Records
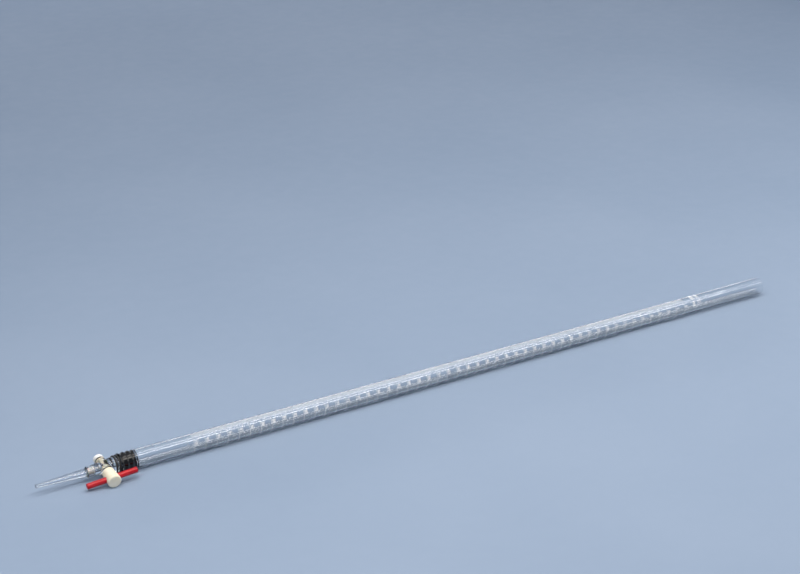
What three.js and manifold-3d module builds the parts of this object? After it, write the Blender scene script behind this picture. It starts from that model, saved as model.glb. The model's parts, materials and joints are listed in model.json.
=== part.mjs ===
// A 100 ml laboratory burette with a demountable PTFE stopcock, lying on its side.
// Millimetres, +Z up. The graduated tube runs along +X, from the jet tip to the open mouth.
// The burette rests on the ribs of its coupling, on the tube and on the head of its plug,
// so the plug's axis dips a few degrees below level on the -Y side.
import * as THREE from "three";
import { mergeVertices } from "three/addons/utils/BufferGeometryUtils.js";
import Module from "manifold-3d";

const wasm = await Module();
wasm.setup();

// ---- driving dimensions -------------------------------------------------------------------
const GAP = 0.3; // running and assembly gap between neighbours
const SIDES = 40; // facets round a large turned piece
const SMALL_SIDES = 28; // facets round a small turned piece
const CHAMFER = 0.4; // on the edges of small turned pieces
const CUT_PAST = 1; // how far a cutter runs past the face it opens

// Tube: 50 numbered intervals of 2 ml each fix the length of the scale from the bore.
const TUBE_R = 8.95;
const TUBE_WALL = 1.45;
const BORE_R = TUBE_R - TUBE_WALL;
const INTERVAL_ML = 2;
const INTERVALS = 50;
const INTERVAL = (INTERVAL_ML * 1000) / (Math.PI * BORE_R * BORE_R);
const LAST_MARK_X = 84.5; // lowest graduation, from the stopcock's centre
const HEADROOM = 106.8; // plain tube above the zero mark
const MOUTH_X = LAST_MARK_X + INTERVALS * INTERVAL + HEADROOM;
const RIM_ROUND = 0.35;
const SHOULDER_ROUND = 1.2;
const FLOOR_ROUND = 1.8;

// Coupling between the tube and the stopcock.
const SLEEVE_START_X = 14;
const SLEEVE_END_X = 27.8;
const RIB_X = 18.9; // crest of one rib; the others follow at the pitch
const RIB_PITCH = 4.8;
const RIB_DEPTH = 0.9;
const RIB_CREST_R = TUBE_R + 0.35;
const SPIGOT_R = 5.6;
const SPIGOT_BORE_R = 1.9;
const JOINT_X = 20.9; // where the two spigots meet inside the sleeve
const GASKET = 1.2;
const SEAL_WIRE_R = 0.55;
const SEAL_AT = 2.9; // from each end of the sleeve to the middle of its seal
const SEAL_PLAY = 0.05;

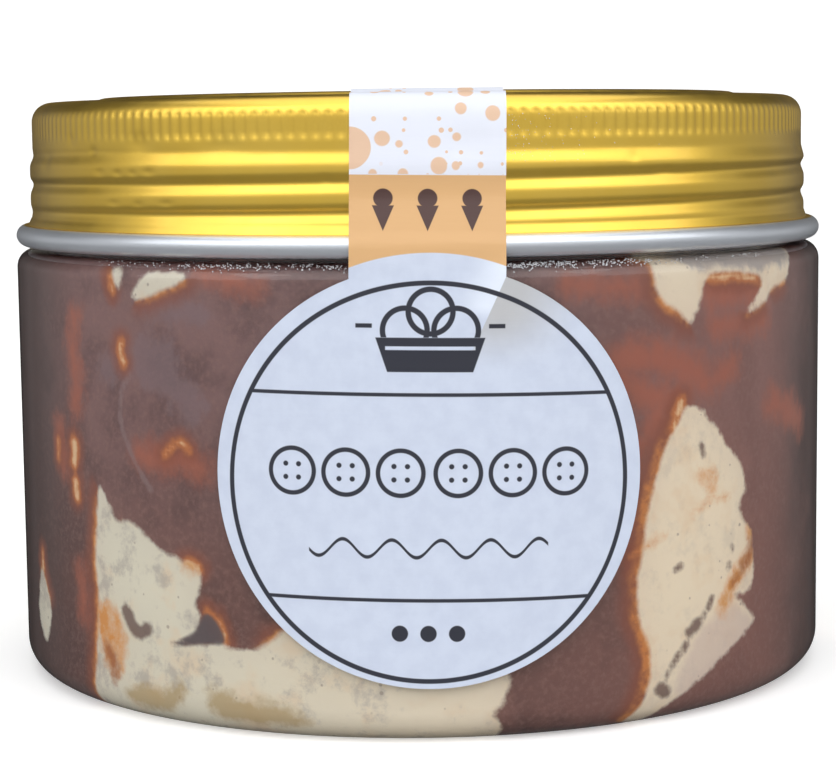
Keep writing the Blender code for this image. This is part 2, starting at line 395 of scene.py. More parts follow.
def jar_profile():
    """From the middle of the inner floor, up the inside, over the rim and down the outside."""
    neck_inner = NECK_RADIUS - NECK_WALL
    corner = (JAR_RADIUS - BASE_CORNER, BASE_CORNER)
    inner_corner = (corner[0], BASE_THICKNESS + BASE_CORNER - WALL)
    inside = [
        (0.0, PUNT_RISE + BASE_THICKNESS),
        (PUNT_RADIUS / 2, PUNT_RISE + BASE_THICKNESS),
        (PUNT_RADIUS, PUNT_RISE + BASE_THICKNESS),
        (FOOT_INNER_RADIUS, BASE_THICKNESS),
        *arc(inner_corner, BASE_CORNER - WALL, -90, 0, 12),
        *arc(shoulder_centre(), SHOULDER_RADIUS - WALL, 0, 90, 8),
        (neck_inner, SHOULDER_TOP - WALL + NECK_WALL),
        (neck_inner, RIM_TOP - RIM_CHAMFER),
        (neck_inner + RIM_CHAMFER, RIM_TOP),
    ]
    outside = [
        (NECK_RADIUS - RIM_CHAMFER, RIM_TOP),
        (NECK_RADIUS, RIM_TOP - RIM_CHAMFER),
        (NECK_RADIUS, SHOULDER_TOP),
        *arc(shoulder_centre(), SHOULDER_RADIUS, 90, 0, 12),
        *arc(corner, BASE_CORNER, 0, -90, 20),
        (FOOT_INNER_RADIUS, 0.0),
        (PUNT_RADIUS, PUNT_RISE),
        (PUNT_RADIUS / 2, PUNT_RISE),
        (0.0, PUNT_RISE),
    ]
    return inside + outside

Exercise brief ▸
Write out the records shown above, exactly as they appear.

The response ▸
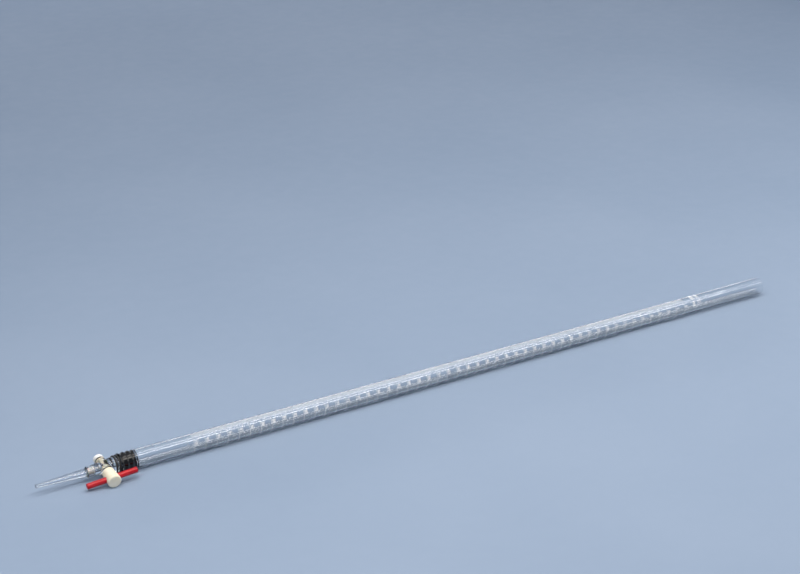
What three.js and manifold-3d module builds the parts of this object? After it, write the Blender scene script behind this picture. It starts from that model, saved as model.glb. The model's parts, materials and joints are listed in model.json.
=== part.mjs ===
// A 100 ml laboratory burette with a demountable PTFE stopcock, lying on its side.
// Millimetres, +Z up. The graduated tube runs along +X, from the jet tip to the open mouth.
// The burette rests on the ribs of its coupling, on the tube and on the head of its plug,
// so the plug's axis dips a few degrees below level on the -Y side.
import * as THREE from "three";
import { mergeVertices } from "three/addons/utils/BufferGeometryUtils.js";
import Module from "manifold-3d";

const wasm = await Module();
wasm.setup();

// ---- driving dimensions -------------------------------------------------------------------
const GAP = 0.3; // running and assembly gap between neighbours
const SIDES = 40; // facets round a large turned piece
const SMALL_SIDES = 28; // facets round a small turned piece
const CHAMFER = 0.4; // on the edges of small turned pieces
const CUT_PAST = 1; // how far a cutter runs past the face it opens

// Tube: 50 numbered intervals of 2 ml each fix the length of the scale from the bore.
const TUBE_R = 8.95;
const TUBE_WALL = 1.45;
const BORE_R = TUBE_R - TUBE_WALL;
const INTERVAL_ML = 2;
const INTERVALS = 50;
const INTERVAL = (INTERVAL_ML * 1000) / (Math.PI * BORE_R * BORE_R);
const LAST_MARK_X = 84.5; // lowest graduation, from the stopcock's centre
const HEADROOM = 106.8; // plain tube above the zero mark
const MOUTH_X = LAST_MARK_X + INTERVALS * INTERVAL + HEADROOM;
const RIM_ROUND = 0.35;
const SHOULDER_ROUND = 1.2;
const FLOOR_ROUND = 1.8;

// Coupling between the tube and the stopcock.
const SLEEVE_START_X = 14;
const SLEEVE_END_X = 27.8;
const RIB_X = 18.9; // crest of one rib; the others follow at the pitch
const RIB_PITCH = 4.8;
const RIB_DEPTH = 0.9;
const RIB_CREST_R = TUBE_R + 0.35;
const SPIGOT_R = 5.6;
const SPIGOT_BORE_R = 1.9;
const JOINT_X = 20.9; // where the two spigots meet inside the sleeve
const GASKET = 1.2;
const SEAL_WIRE_R = 0.55;
const SEAL_AT = 2.9; // from each end of the sleeve to the middle of its seal
const SEAL_PLAY = 0.05;

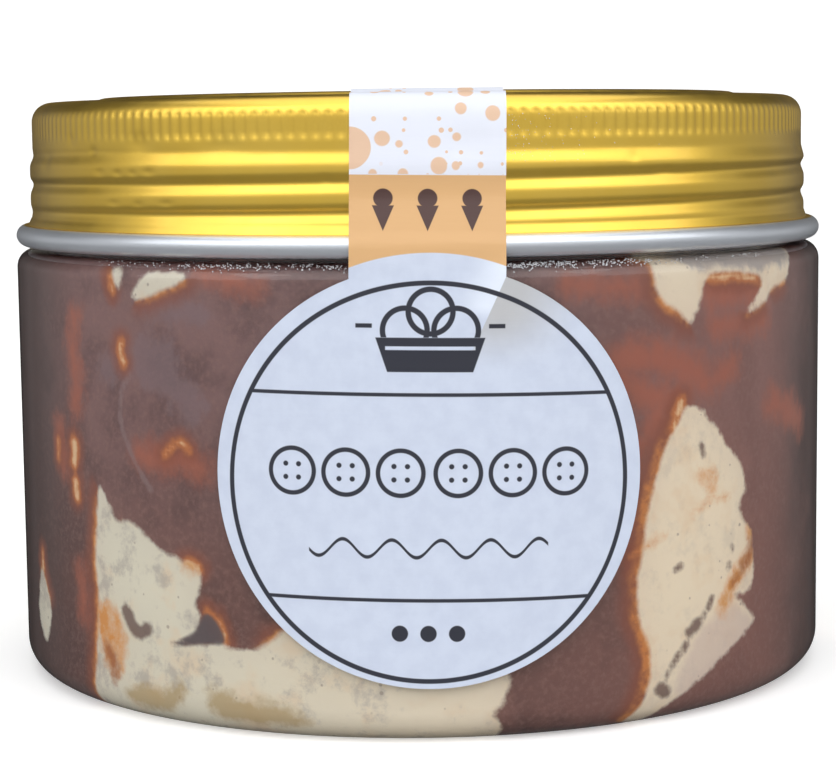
Keep writing the Blender code for this image. This is part 2, starting at line 395 of scene.py. More parts follow.
def jar_profile():
    """From the middle of the inner floor, up the inside, over the rim and down the outside."""
    neck_inner = NECK_RADIUS - NECK_WALL
    corner = (JAR_RADIUS - BASE_CORNER, BASE_CORNER)
    inner_corner = (corner[0], BASE_THICKNESS + BASE_CORNER - WALL)
    inside = [
        (0.0, PUNT_RISE + BASE_THICKNESS),
        (PUNT_RADIUS / 2, PUNT_RISE + BASE_THICKNESS),
        (PUNT_RADIUS, PUNT_RISE + BASE_THICKNESS),
        (FOOT_INNER_RADIUS, BASE_THICKNESS),
        *arc(inner_corner, BASE_CORNER - WALL, -90, 0, 12),
        *arc(shoulder_centre(), SHOULDER_RADIUS - WALL, 0, 90, 8),
        (neck_inner, SHOULDER_TOP - WALL + NECK_WALL),
        (neck_inner, RIM_TOP - RIM_CHAMFER),
        (neck_inner + RIM_CHAMFER, RIM_TOP),
    ]
    outside = [
        (NECK_RADIUS - RIM_CHAMFER, RIM_TOP),
        (NECK_RADIUS, RIM_TOP - RIM_CHAMFER),
        (NECK_RADIUS, SHOULDER_TOP),
        *arc(shoulder_centre(), SHOULDER_RADIUS, 90, 0, 12),
        *arc(corner, BASE_CORNER, 0, -90, 20),
        (FOOT_INNER_RADIUS, 0.0),
        (PUNT_RADIUS, PUNT_RISE),
        (PUNT_RADIUS / 2, PUNT_RISE),
        (0.0, PUNT_RISE),
    ]
    return inside + outside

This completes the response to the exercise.